Серега занял позицию сзади и справа от больного.
— Тебе зовут как?
— А фо? — задал повторно свой вопрос больной. — Они скафали…
— Уже в курсе. Но все-таки звать-то тебя как?
— Гыыыы, — неизвестно чему порадовался пациент, удивительно проворно вставая. — Менты. Менты!
— Нет, не менты, дорогой, но поехать с нами, думаю, придется.
— Нееее, — мотнул головой поджигатель и уверенно направился в дом.
— А ну, погоди, — я взял его за локоть, совершая грубую ошибку — локоть тут же распрямился, и ребро ладони совсем чуть-чуть не достало до моего кадыка, больно двинув меня по правой ключице.
— Держи!!
Серега прыгнул, хватая его за вторую руку, — и согнулся, взвыв зверем, потому как получил хлесткий удар в колено. Я, пересилив боль и нездоровую муть перед глазами, перекинул руку через шею больного — оказывается, лишь для того, чтобы непостижимым образом оказаться на затоптанном грязными ногами деревянном полу веранды. Сзади меня что-то звучно грохнулось, заставив доски заскрежетать о сдерживающие их гвозди, и рассыпалось яростным матом, производимым, несомненно, Серегиным голосом. Я по-черепашьи развернулся, наблюдая, как наш хилый пациент придавил моего напарника своим птичьим весом и уверенно сдавливает ему глотку, после чего, выдернув из кармана вязку, я перекинул через его голову и крепко натянул. Больной тут же забыл о Сереге, вцепившись в материю, но разорвать ее не смог и через шесть стандартных секунд грянулся о пол, увлекая за собой меня.
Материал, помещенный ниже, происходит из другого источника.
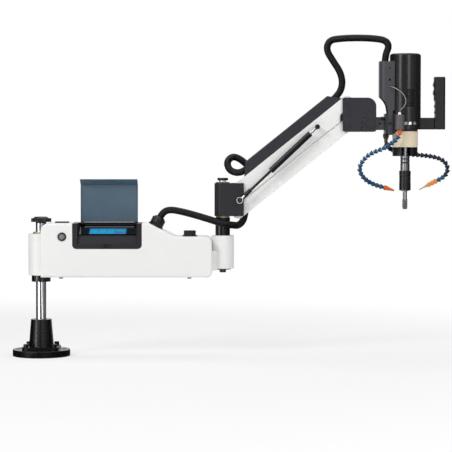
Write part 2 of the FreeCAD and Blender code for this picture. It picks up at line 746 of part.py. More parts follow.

— Вот… вот… вот же сука, а… — потрясенно бормотал мой напарник, отплевываясь. — Вот же гнида… за глотку, тварь…
— Да хватит причитать, вяжи руки быстрее, — прикрикнул я, упираясь коленом в неподвижное тело, — пока он…
Обычно «странгуляционная терапия», как мы именуем ее в нашем узком кругу, актуальна минуты две-три после ее применения — как раз хватает для того, чтобы обмотать руки бессознательного буяна. На сей раз она оказалась неожиданно кратковременной — я, опрометчиво ослабив вязку, осознавал свою вторую за этот вызов ошибку уже в полете в направлении заставленного стеклянными банками фанерного шкафчика в углу веранды.